Toronto writer Cary Fagan was good enough to provide the first review for Carrie Olivia Adam's Grapple (2016) over at his new Bodies and Words. Thanks much! You can see Fagan's post here. As he writes:
Carrie Olivia Adams, Grapple.  Ottawa: above/ground press, 2016.
abovegroundpress.blogspot.com
It is notoriously difficult to capture one art form in another; can one do more than search for clumsy equivalents, fractured reflections?  And yet when I read Carrie Olivia Adams’ Grapple for the first time, it was if I could see the movement and struggle of bodies in my mind.  Not only the words themselves but the placement of the lines, fragments across a wide page, evoked extension and constriction, stillness and action.
My first reading was without benefit of the “Notes on the Composition” which comes after the eight-page poem.  I did have the image on the cover, and two inside, to know this was a dance in words.  And the epigraph by Nawal El Saadawi told me that the poem was about movement and passivity, surrender and resistance.  But it was only upon reading the notes that I understood the poem to actually be a text that had accompanied a dance performance–a performance inspired (if that’s the right term) by the arrest of “a young African American man during a protest as part of Moral Mondays Illinois in Chicago in November 2015.”

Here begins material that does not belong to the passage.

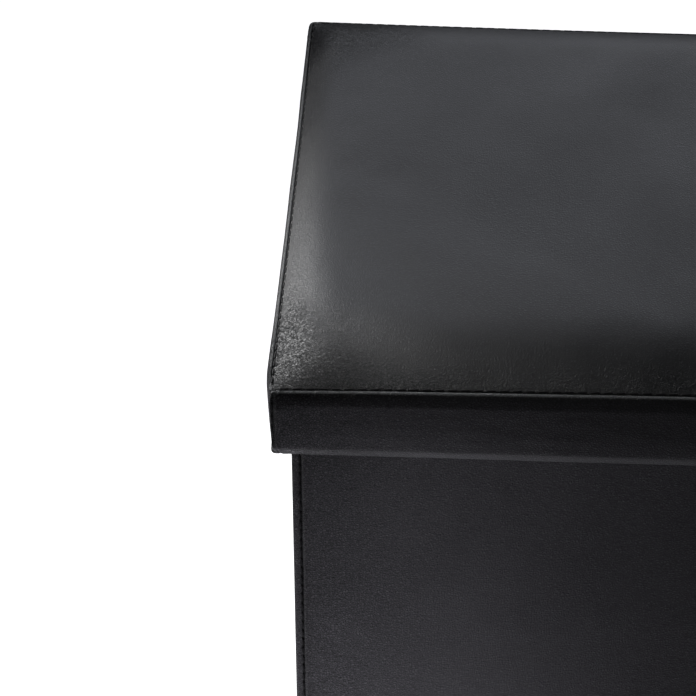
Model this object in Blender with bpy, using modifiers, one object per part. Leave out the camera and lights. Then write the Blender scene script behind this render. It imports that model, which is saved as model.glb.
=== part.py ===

The poem begins with two definitions of the title–“to stop the progress or movement of / (something)” and “to attract and hold the attention of / (someone or something).”  This apparent contradiction, or mirror-imaging, is carried on throughout, with “strength” linked to “vulnerability” and going “limp” being an “act of resistance / …an act of / strength”.  There is a particularly telling moment when
We cannot see your face                              you cannot see ours                                                                                                              pressed

                                                      But we are so close
These words seem to me both powerful, frightening, and almost beautiful.  On the poem’s next page, however, the poet becomes somewhat less nimble, writing in true, if sloganeering fashion, of a city that “forgets / the backs on which it is built”.  But then the poet becomes more suggestive again:
Tell us again how you know
how you submerged us
how we re-wrote the movement of sidewalk and street
how it bent up to meet us
grapple-2-1
These words were spoken to a dance created by Chicago choreographers Jamie Corliss and Lydia Feuerhelm, who were also the performers.  According to the “Notes,” the dance and the words were intended to “work with and against each other,” echoing the tension within the poem itself.  I certainly would have liked to see this performance in which “intimacy and aggression overlap” but the poem works well on its own, especially with the accompanying photographs.  It is a work that, while for the most part not allowing its political purpose to diminish its artistry, never forgets that purpose.